• Zach Paone

HEAL - Nashua's Youth Advocacy Board

Some of the youth at Stepping Stones are living through a powerful lesson: If you don’t like the way something works, raise your voice and ask “what can I do to change this?” And if there is a test at the end of this lesson, then Zack, Addy, Angel, and Alex will pass by a mile.

Up until a month ago, most of them had been serving on a state-wide committee of youth with lived experience of homelessness, and an itch that was deeply important to all of them had been scratched: they felt heard. They had been told their voices would matter, that they would be in the driver’s seat for change in the state, that they would be the proud representatives of Nashua in a project that already saw success in Manchester and Concord. But it all fell apart at the last minute due to circumstances beyond their control. Despite expressing themselves repeatedly on the matter, they were ignored in the end. The project, it seemed, was over.


Until Zack asked a question: “Why can’t we just make our own youth group?”

More so than many young people, homeless youth do not get a lot of positive affirmation, so they were thrilled to learn that Kathy and the rest of us at Stepping Stones have their back every step of the way as they tackle starting their own version of a youth action board. Like other youth action boards, their objective is to ensure that young people who have personally experienced homelessness are actively engaged in prevention and outreach efforts.

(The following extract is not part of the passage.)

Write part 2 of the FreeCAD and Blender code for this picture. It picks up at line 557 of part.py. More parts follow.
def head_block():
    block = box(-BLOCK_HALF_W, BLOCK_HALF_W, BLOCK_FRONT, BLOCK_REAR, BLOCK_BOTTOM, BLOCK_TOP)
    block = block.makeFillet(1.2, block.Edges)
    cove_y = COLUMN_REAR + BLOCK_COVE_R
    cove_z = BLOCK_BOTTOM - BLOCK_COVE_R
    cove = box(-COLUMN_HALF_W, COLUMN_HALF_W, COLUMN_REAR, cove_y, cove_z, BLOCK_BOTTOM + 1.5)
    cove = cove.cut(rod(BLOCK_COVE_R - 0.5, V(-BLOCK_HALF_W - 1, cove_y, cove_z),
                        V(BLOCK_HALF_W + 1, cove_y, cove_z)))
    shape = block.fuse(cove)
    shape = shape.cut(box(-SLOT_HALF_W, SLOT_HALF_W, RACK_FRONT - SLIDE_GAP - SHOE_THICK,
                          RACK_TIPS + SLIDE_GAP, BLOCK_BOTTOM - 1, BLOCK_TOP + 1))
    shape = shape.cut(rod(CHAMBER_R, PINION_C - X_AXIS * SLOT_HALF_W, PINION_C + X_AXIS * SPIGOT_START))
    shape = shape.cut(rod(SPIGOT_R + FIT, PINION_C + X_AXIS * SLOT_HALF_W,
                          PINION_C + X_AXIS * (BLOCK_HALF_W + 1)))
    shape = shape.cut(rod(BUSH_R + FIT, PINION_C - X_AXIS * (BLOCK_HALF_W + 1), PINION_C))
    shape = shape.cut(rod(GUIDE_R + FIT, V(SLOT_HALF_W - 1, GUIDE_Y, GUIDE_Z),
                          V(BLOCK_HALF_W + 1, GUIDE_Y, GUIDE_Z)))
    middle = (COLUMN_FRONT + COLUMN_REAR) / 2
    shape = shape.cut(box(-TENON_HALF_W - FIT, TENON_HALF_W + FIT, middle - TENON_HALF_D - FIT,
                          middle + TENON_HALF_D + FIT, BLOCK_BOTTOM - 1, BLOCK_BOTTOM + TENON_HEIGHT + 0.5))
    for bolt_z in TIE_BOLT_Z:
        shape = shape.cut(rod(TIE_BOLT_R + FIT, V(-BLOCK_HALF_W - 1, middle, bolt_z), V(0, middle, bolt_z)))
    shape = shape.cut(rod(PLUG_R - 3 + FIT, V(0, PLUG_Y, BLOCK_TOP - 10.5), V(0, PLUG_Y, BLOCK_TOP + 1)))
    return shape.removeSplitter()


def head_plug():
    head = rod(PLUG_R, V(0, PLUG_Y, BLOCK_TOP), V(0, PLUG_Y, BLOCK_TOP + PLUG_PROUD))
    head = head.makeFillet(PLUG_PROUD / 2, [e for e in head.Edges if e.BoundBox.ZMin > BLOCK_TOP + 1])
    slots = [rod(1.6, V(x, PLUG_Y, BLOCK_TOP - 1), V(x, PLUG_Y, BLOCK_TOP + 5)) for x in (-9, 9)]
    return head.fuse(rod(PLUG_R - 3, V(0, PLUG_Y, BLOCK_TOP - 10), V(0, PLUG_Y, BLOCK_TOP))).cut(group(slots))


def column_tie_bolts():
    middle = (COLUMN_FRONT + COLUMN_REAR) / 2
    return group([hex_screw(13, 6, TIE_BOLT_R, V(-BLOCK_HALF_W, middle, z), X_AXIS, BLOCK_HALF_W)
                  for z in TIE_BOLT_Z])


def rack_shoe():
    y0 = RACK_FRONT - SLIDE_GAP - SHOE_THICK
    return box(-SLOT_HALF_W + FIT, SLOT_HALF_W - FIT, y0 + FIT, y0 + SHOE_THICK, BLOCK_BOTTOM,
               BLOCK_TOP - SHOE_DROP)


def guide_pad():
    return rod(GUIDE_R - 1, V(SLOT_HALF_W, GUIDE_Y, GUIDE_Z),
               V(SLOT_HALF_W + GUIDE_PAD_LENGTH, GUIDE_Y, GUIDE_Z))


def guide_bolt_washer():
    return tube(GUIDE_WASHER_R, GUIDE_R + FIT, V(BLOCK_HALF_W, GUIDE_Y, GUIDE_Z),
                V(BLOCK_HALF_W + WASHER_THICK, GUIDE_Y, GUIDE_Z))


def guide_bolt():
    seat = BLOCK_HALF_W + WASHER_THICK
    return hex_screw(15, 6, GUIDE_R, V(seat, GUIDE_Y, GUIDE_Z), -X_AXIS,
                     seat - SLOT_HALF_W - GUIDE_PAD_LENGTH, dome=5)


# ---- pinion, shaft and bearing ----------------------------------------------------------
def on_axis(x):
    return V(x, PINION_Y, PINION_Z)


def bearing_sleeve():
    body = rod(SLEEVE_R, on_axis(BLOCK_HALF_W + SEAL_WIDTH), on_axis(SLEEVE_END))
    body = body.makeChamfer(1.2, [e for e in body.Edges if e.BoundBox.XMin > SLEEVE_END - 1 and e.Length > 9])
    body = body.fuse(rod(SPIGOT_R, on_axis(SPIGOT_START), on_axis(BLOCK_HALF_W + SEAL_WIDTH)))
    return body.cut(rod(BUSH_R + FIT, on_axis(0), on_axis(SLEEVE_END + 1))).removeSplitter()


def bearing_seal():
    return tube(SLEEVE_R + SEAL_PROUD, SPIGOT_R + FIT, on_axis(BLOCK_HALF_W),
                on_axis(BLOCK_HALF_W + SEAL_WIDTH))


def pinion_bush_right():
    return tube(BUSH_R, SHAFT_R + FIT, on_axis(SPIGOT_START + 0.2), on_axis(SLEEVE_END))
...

It’s also about camaraderie, and this familiar cohort from Stepping Stones truly has something special.

In August, they held their first meeting and the positive energy was infectious as they shared ideas for projects and initiatives the group wanted to lead. Already they’ve joined several local committees and taken part in debate on major, city-wide issues. Today they held their second meeting and modeled ideal civic engagement–they voted their hearts and worked respectfully to reach consensus. Addy became treasurer, and Angel took control of the group’s online presence. Most importantly, they came up with a name for their new organization: the Homeless Education and Advocacy League, or HEAL.

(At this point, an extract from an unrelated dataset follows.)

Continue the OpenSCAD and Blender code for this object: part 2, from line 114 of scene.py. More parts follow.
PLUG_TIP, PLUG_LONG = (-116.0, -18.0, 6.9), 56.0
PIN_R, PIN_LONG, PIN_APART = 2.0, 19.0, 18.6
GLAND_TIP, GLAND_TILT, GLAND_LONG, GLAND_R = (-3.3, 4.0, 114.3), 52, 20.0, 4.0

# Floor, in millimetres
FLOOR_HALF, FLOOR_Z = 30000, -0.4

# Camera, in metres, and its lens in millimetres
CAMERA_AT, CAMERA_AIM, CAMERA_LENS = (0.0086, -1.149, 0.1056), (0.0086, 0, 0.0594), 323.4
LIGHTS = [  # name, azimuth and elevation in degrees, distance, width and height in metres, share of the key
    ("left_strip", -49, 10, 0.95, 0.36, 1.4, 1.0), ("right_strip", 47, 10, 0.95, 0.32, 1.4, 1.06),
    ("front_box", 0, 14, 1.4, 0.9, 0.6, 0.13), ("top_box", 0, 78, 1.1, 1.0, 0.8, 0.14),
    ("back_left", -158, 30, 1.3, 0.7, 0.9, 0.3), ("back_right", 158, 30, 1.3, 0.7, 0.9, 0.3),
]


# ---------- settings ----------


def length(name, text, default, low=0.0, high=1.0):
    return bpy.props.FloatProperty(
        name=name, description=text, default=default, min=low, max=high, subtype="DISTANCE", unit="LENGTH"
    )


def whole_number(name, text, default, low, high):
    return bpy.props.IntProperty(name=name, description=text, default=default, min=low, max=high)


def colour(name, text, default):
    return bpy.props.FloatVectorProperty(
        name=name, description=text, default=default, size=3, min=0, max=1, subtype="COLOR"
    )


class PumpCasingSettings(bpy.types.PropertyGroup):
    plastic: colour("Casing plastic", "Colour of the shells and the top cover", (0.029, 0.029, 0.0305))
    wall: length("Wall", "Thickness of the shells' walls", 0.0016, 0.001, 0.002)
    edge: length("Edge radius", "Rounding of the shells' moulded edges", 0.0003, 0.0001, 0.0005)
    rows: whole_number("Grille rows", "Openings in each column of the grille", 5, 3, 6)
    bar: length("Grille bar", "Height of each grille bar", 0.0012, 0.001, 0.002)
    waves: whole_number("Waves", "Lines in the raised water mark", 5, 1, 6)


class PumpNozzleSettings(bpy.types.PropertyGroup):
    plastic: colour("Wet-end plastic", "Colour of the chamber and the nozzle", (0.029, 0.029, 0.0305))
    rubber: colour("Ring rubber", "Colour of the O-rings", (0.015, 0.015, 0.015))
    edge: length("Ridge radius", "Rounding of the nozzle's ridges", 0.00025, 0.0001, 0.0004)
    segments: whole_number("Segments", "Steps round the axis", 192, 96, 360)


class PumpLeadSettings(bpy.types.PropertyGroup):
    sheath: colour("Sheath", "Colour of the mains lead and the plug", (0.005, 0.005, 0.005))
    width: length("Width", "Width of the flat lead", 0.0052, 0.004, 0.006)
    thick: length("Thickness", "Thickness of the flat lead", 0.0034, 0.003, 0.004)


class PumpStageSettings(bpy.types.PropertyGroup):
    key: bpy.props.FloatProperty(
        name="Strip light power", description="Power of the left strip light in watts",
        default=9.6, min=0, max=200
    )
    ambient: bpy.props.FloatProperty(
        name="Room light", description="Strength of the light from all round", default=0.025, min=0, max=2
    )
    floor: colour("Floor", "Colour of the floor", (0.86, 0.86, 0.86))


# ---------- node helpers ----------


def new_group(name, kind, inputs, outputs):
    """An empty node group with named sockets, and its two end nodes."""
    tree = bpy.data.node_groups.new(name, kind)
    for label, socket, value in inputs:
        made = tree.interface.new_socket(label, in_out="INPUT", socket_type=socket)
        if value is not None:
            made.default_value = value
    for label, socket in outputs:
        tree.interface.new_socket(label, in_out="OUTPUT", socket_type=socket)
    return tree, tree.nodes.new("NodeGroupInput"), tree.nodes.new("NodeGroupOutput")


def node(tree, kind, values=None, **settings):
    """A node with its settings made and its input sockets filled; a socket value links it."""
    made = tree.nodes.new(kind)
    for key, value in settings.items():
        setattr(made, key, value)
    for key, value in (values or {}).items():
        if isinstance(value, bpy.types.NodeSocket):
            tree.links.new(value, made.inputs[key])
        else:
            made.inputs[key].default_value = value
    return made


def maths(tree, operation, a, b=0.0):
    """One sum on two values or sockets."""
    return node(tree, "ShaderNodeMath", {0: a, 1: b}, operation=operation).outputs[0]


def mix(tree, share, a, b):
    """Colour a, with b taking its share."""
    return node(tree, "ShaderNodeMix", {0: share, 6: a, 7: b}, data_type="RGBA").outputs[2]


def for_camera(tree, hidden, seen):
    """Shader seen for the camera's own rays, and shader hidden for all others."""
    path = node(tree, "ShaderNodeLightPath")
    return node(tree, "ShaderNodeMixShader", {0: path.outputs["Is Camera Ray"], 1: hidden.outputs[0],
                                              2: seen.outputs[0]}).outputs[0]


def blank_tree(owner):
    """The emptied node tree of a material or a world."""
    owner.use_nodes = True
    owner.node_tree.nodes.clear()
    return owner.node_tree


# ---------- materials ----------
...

It’s hard to think of a better name for this group of people. Despite old wounds and weathering many hardships, the people of HEAL decided to band together to advocate for a better tomorrow. This project is how they heal. For Zack, healing is knowing that his voice is heard by adults in power. For Addy, healing is making sure that everyone in the group has a fair say. For Angel, healing is spreading the group’s mission on social media. For Alex, healing is bringing more people like her into the fold, so the next time someone is homeless and alone, they know where to turn, and that there is a group who will speak up for them.

For the members of HEAL, healing is more than recovering from past disappointment. It’s about putting their own hands into the clay to shape a different path.

Stepping Stones is proud of these young people–their passion, their commitment to seeing this through. We are all very excited to see HEAL’s star continue to rise.